At a glance
March is the month when seed sowing genuinely opens up in the UK. January and February required heat, supplemental light and patience – March brings improving temperatures, significantly better natural light and, in the southern half of the country by mid-month, soil that is beginning to warm enough for direct outdoor sowing of hardy crops. The range of what can be started this month is substantially broader than the two preceding months and includes the first proper outdoor sowings of the season. For many UK gardeners, March is when the excitement of the growing year begins in earnest.
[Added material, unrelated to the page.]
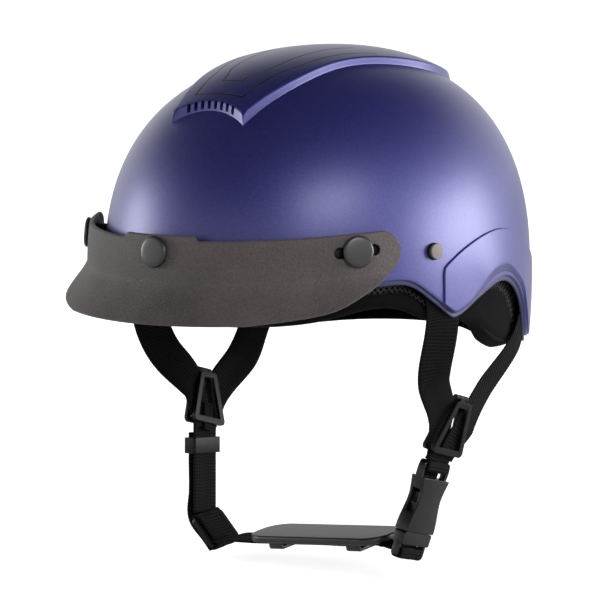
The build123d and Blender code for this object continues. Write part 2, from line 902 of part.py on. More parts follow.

The practical challenge in March is managing multiple simultaneous sowings across different temperature requirements and locations. Tender crops like tomatoes and courgettes still need indoor warmth. Hardy crops like spinach, peas and broad beans can go under cover or outside depending on the weather. Brassicas – cabbages, broccoli, Brussels sprouts, kale – need to be started in March for transplanting in May and June. Getting the timing and location right for each type avoids the twin failures of tender crops killed by cold and hardy ones that bolt because they were raised in too much warmth. The sowing guide below works through each category clearly.
Sowing indoors
March is the primary month for starting brassicas from seed in the UK. Cabbages, broccoli, purple sprouting broccoli, kale and Brussels sprouts all benefit from an indoor module sowing in March – they are transplanted to their final positions in May and June once they have developed into robust seedlings. Sow one or two seeds per module cell at 15-18°C and thin to the strongest. Brassicas do not need the high temperatures required by tomatoes and can be germinated on a cool windowsill or in an unheated propagator – indeed, excessively warm germination conditions can cause them to grow too quickly and produce weak, drawn seedlings.
Courgettes and squash are best started at the very end of March rather than the beginning – they germinate within days and grow so rapidly that a March sowing is planting-ready by late May, which is exactly the right time. Start them any earlier and you will have large, pot-bound plants sitting waiting for the weather to improve. Sow one seed per 9cm pot on its side – this prevents water sitting on the flat seed surface and causing rot – and keep at 20°C until germinated.
Direct outdoor sowing
Best varieties for March sowing
March sowing tips and checklist
Hardy annual flowers scattered in March establish better than later sowings because they have time to develop strong root systems before summer heat arrives. Cornflowers, nigella, calendula, larkspur and ammi majus are all straightforward from a direct March sowing – rake the soil surface to a fine tilth, scatter the seed thinly, rake in very lightly and water. Do not cover with fleece as most hardy annuals germinate best with exposure to light. Thin seedlings to 20-30cm apart once established. The only mistake to avoid is sowing into wet, cold soil that has not been allowed to drain – seeds sown into waterlogged soil rot rather than germinate, and March can still produce days where the soil is saturated after winter rain. Wait for a dry spell and the surface to begin to lose the grey, wet sheen before sowing.
Peas direct sown in March perform particularly well if the soil has been prepared in advance. Peas fix atmospheric nitrogen through root nodule bacteria and do not need a rich soil – they actually perform better in a moderately fertile soil than a heavily manured one, which produces excessive leafy growth at the expense of pods. What they do need is good drainage and a soil pH of 6.0-7.0. Sow in a flat-bottomed drill 5cm deep and 5cm wide, placing seeds in a double row 7cm apart. Support with twigs, netting or a proper pea frame before the plants need it rather than after – trying to thread established pea growth through netting is an exercise in frustration.
March is the one month you can sow too early outdoors as well as too late. The temptation in a warm spell is to get seeds straight into the ground, but a cold snap after sowing – common in March – can either kill seedlings outright or trigger bolting in crops like spinach and some lettuces that interpret cold as a signal to set seed. Use fleece over outdoor sowings throughout March and be patient with tender crops. The soil will be warm enough by late April for direct sowing without protection.